When the United States entered World War II, Swanberg was 34 years old, the father of two children and suffering from a hearing disability. Rejected by the army, he enlisted in the Office of War Information in 1943 and, after training was sent to England following D-Day. In London, amid the V-1 and V-2 attacks, he prepared and edited pamphlets to be air-dropped behind enemy lines in France and later in Norway.〔Gale, p. 264〕 With the end of the war he returned in October 1945 to Dell and the publishing world.
Swanberg did not return to magazine editing but instead did freelance work within and without Dell. By 1953 he began carving out time for researching his first book (Sickles), which Scribner's purchased, beginning a long-term association. Swanberg's early hopes of newspaper work never materialized, but by the mid-1950s he had established himself as scholarly biographer.
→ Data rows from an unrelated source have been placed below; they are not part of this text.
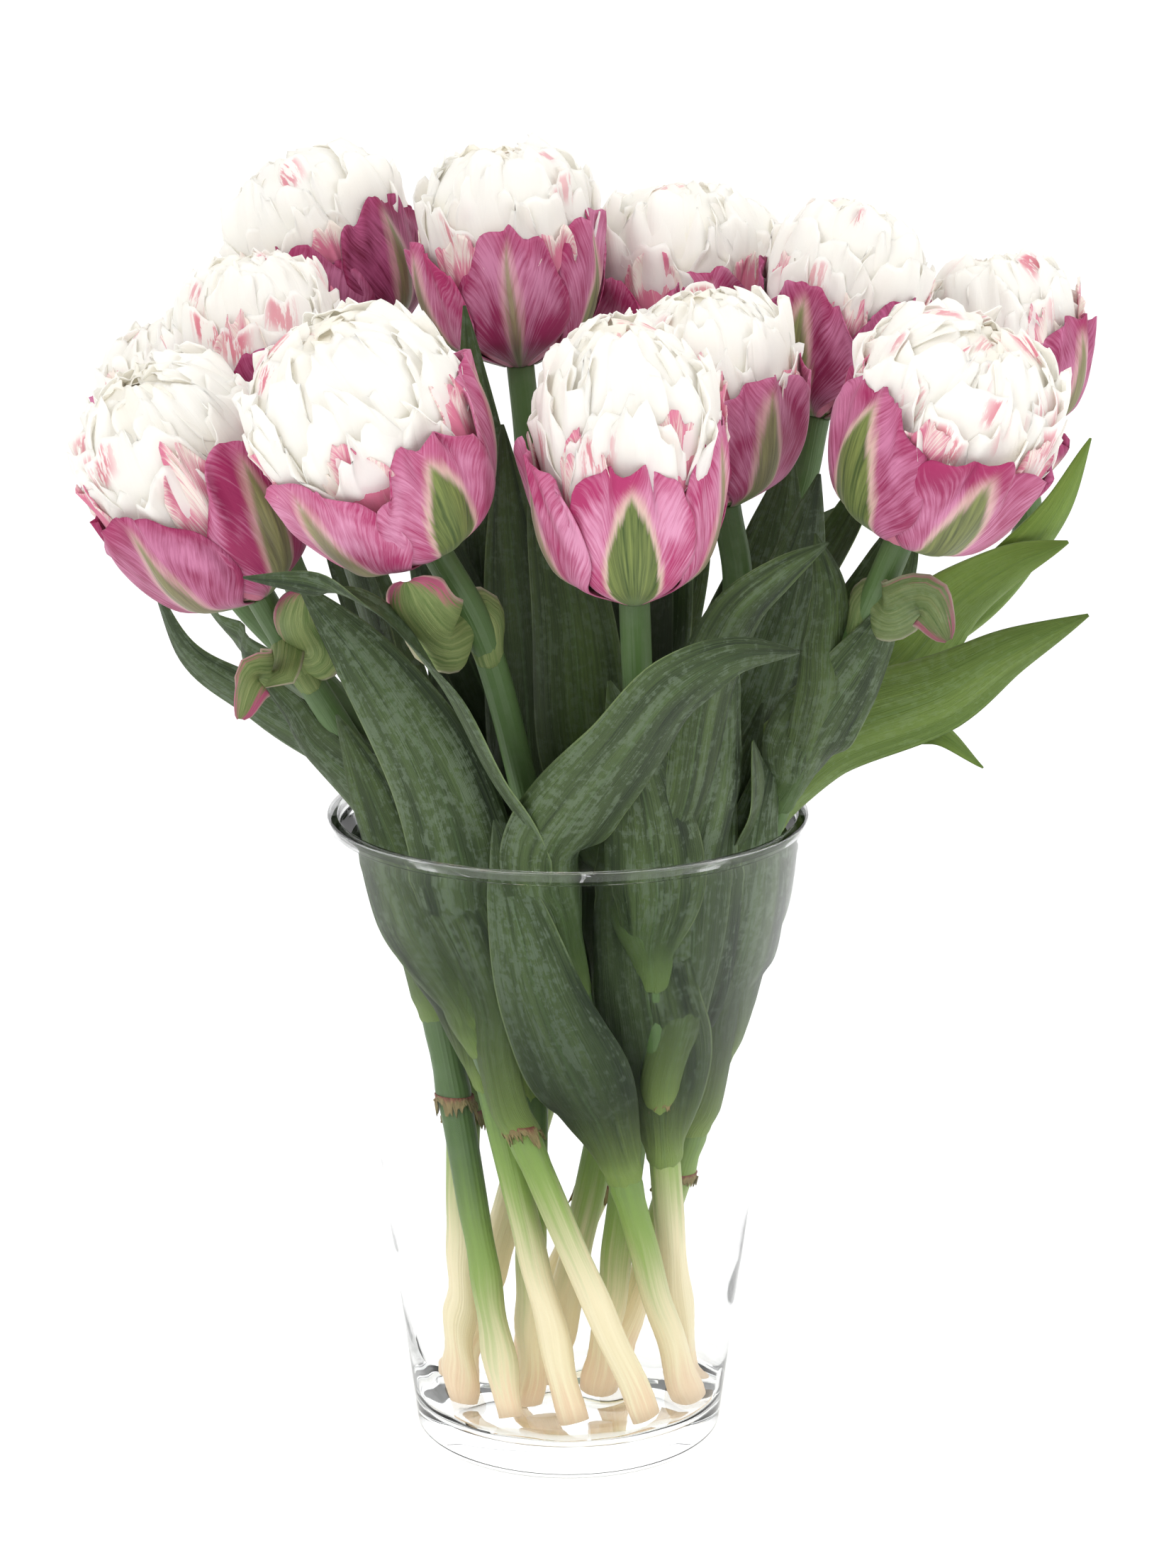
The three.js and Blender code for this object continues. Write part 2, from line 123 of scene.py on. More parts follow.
TULIPS["left_back"] = dict(
    foot=(-20, -25), rim=(-66, 36), bloom=(-140, 74, 360), lean=(-14, 12, 65), radius=33, spin=50,
    pale=66, dark=0.5, green=0.3, fleck=0.2, collar=139, leaves=[
        blade(165, 34, 170, (-59, 28, 225), (-70, 33, 252), (-106, 62, 286), (-136, 88, 300),
              (-152, 100, 322)),
        blade(205, 36, 125, (-59, 54, 255), (-76, 84, 300), (-92, 104, 345), (-98, 116, 380)),
    ])
TULIPS["back_left"] = dict(
    foot=(-37, -8), rim=(-36, 58), bloom=(-75, 90, 411), lean=(-35, 12, 72), radius=34, spin=30,
    pale=110, dark=0.85, green=0.6, fleck=0.25, collar=128, leaves=[
        blade(175, 40, 105, (-36, 68, 240), (-40, 84, 275), (-48, 108, 325), (-60, 126, 372)),
        blade(140, 40, 92, (-20, 60, 205), (-14, 76, 248), (-4, 100, 295), (2, 118, 345)),
    ], crowd=[
        blade(150, 46, 262, (-34, 22, 195), (-38, 10, 230), (-42, 4, 262), (-50, 2, 310)),
    ])
TULIPS["back_middle"] = dict(
    foot=(-13, -8), rim=(-12, 30), bloom=(-18, 50, 411), lean=(-8, 4, 86), radius=34, spin=-18,
    pale=84, dark=0.4, green=0.5, fleck=0.3, flame={4: 0.12}, leaves=[
        blade(232, 34, 90, (-4, 40, 285), (6, 52, 340), (10, 60, 392)),
        blade(255, 36, 268, (-22, 18, 315), (-30, 8, 372), (-38, 4, 441)),
        blade(200, 40, 265, (-20, 16, 262), (-38, 6, 310), (-50, 0, 352), (-56, -2, 388)),
    ], crowd=[
        blade(135, 48, 266, (-12, -16, 180), (-16, -34, 218), (-18, -42, 255), (-22, -44, 310)),
    ])
TULIPS["back_right"] = dict(
    foot=(-36, 20), rim=(20, 66), bloom=(42, 92, 393), lean=(0, 10, 82), radius=38, spin=0,
    pale=120, dark=0.4, green=0.3, fleck=0.25, leaves=[
        blade(165, 40, 80, (20, 76, 235), (30, 88, 272), (46, 112, 320), (56, 128, 362)),
        blade(195, 36, 50, (42, 68, 250), (62, 86, 290), (88, 102, 325), (108, 108, 345)),
        blade(190, 38, 268, (26, 52, 275), (33, 48, 320), (35, 46, 360), (33, 45, 390)),
    ], crowd=[
        blade(140, 48, 268, (4, 34, 190), (6, 20, 230), (8, 14, 265), (10, 12, 320)),
    ])
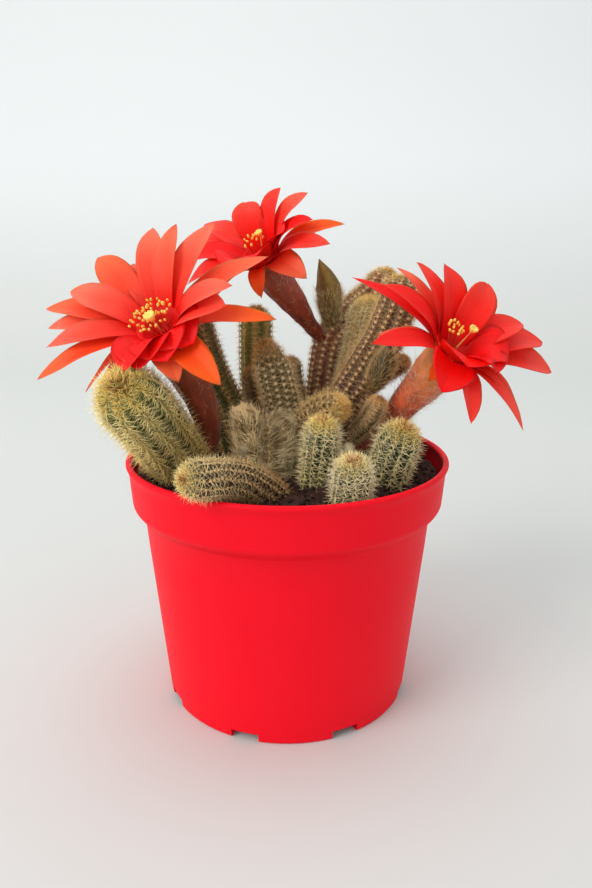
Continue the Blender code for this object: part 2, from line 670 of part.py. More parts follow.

His efforts proved to be labor intensive and required up to four years apiece, even when assisted by the research and transcription efforts of his wife Dorothy. Upon turning 80 in 1987, Swanberg attempted one last biography, about William Eugene “Pussyfoot” Johnson (1862–1945).〔Gale, p. 277〕 He was at work on that project when he succumbed to heart failure at his typewriter in Southbury, Connecticut on September 17, 1992.
Swanberg was a Guggenheim fellow in 1960. His papers are archived at Columbia University.